Had George been making a logical observation about the nature of lying, he would have had a valid point. If you ask me the time and I look at my watch and tell you it’s 3:30 without noticing that my watch had stopped an hour ago, then I didn’t lie to you about the time. I did nothing worse than unintentionally pass along bad information.

But that’s not what George was saying.

“It’s not a lie if you believe it” was George’s justification for lying to yourself that you believe something so that you can lie to yourself again that you aren’t lying to someone else.

George was the master of mendacity, but then there are other ways to believe things that simply aren’t true.

The first of those, sad to say, is when one’s faculties have declined to the point where one just doesn’t know any better.

That’s the feeling I’ve gotten repeatedly over the last two weeks, as Presidentish Joe Biden tells one whopper after another — with what looks like complete sincerity.

I won’t bore you with yet another recount of the cascading series of errors leading up to and during the ongoing Biden’s Bungled Bugout.

What amazed me even more than the bad decisions that created the deadly fiasco was the way in which Biden tried to sell the evacuation as a modern Dunkirk or another Berlin Airlift.
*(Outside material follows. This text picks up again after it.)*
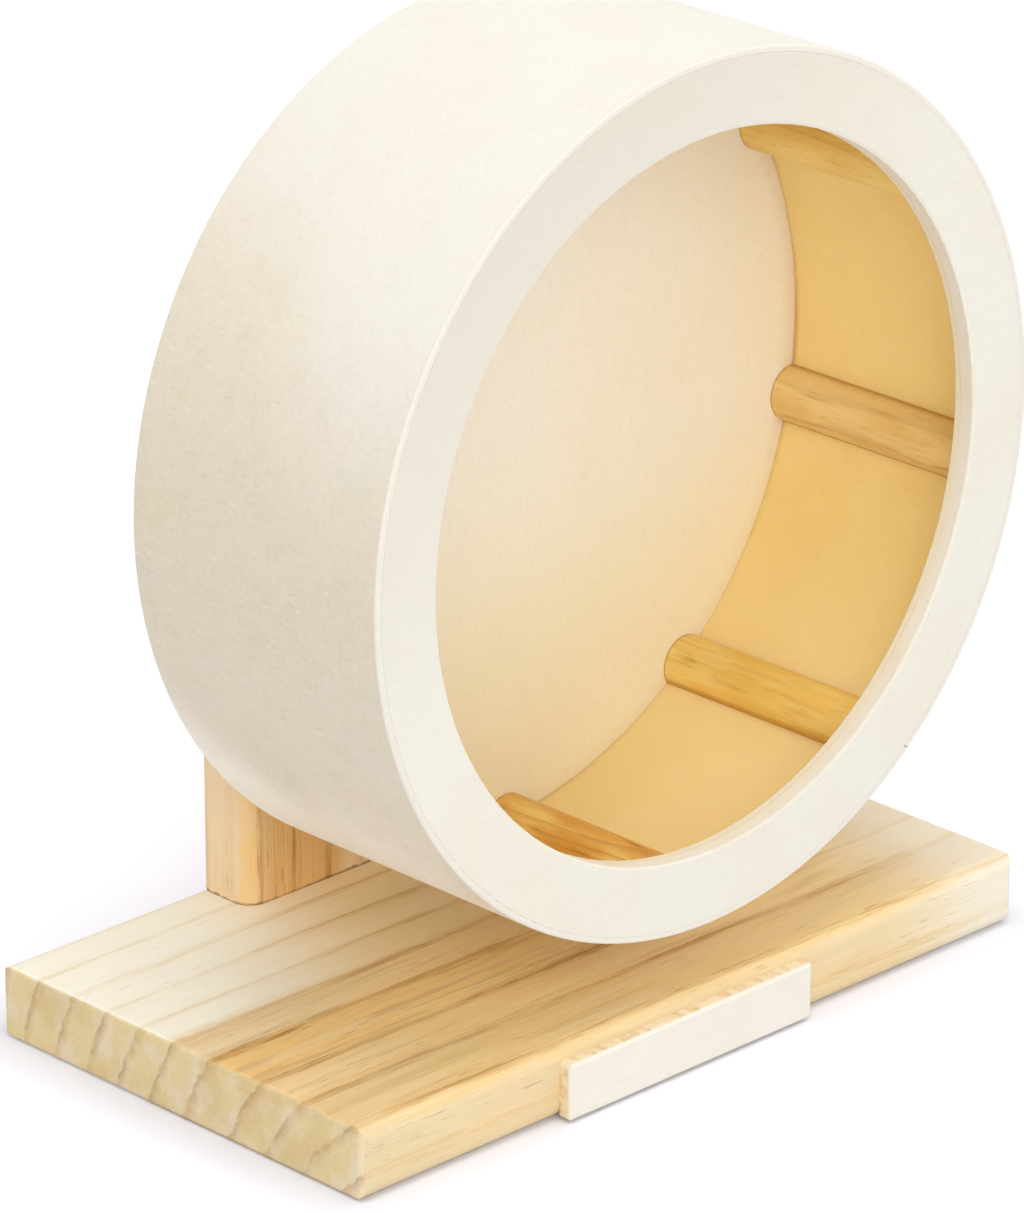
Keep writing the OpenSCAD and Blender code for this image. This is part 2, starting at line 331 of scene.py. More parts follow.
def pine_growth(g, wood, side, along, growth, marks, heart, painted_shade_level, line_strength):
    """The side's colour with growth rings, streaks, fibres and dashes laid over it."""
    summer, line = growth
    darker = g.most(heart, g.mul(painted_shade_level, 0.6))
    summer_colour = g.mix(darker, wood["summer"], wood["heart_summer"])
    line_colour = g.mix(darker, wood["line"], wood["heart_line"])

    broad = g.mul(marks["broad"], g.sub(darker, g.mul(painted_shade_level, 0.6)))
    side = g.tint(side, broad, 0.22, wood["heart_summer"])
    side = g.tint(side, g.mul(marks["light_streak"], heart), 0.45, wood["heart_light"])
    bands = g.mul(summer, g.at_least(0.3, marks["patch"]))
    side = g.tint(side, g.mul(bands, line_strength), 0.68, summer_colour)
    side = g.tint(side, g.mul(marks["streak"], g.at_least(0.08, heart)), 0.3, line_colour)
    # Faint darker patches, which on the board grow in toward the drum as painted shade
    patches_and_shade = g.mul(marks["patch"], g.step(along, PATCHY_START, PATCHY_FULL))
    side = g.tint(side, patches_and_shade, 0.12, summer_colour)

    drawn = g.add(0.12, g.mul(g.add(marks["streak"], marks["broken"]), 0.44))
    strokes = g.mul(line, drawn)
    side = g.tint(side, g.mul(strokes, line_strength), 0.95, line_colour)
    side = g.tint(side, marks["fibre"], 0.05, line_colour)
    dashes = g.mul(marks["dash_spot"], marks["dash_zone"])
    return g.tint(side, g.mul(dashes, g.at_least(0.3, heart)), 0.65, wood["dash"])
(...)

As Michael Rubin wrote on Saturday:

The real difference is that President Harry S. Truman ordered the Berlin Airlift to stop an enemy bent on denying freedom to the citizens of West Berlin. The crisis in Berlin originated in Moscow. Truman sought to protect people by holding firm. The crisis in Kabul is one solely of President Joe Biden’s own making.

And:

What about Dunkirk? Then, the British evacuated more than 300,000 British troops and other allied personnel from Dunkirk, in northern France, where German troops had surrounded them. Kabul not only pales in scale, but the British did not leave Dunkirk in order to surrender, but rather in order to fight another day; there is no indication that Biden has any intention — his most recent speech notwithstanding — to do anything to prevent the empowerment of radical forces which his policies have unleashed.

But remember now Biden’s dull, tired-sounding speech of a week ago:

“It’s an incredible operation,” Biden said. But, he added, “the evacuation of thousands of people from Kabul is going to be hard and painful” no matter when it began. “There is no way to evacuate this many people without pain and loss,” Biden said.

In Biden’s younger days, he wasn’t shy about telling whoppers like that one. The difference today is, he seems to believe it. Or, maybe more accurately, Biden doesn’t seem to be aware that he’s repeating a false narrative crafted for him by others.

Biden’s constant irritation — checking his watch, storming out on the press, dismissing unwanted questions with snark — are all indictions of nothing good. They indicate that Biden either believes the lies he’s telling, that senility has made him a cranky (and out of it) old man, or both.

Worse than believing something that isn’t true is believing something that isn’t true because of an inability to process contradicting data.

“Reasoning” is what we used to call it, and it’s not Biden’s strong suit.

Here’s a John Cardillo tweet from Friday:

“The order” in question here was Biden’s order to close Bagram before getting our civilians out of Afghanistan.

Biden somehow got the lie in his head that our best-defend airbase and logistical base in the entire Central Asia region could safely be closed first.

It was an operational self-own unlike anything I can think of in history.

The closest analogy I can come up with is, if Napoleon had marched 800 miles into Russia, still had 200 miles to go until Moscow, yet had ordered his troops to set fire to their own supply depots.

What happened historically to Napolean in Russia was shocking enough, but this would have been worse.

As I’ve seen firsthand with one grandparent and one great-grandparent, it isn’t uncommon for people in cognitive decline to seize on the first idea they come up with (or are shown) and then become unable to understand or entertain anything different.

If that first idea is a bad one — like closing Bagram — and that idea is in the addled brain of The Most Powerful Man in the World™, then nothing good can result.

I asked in the headline “What if Biden believes his own lies?”

But it isn’t really a “What if?” is it?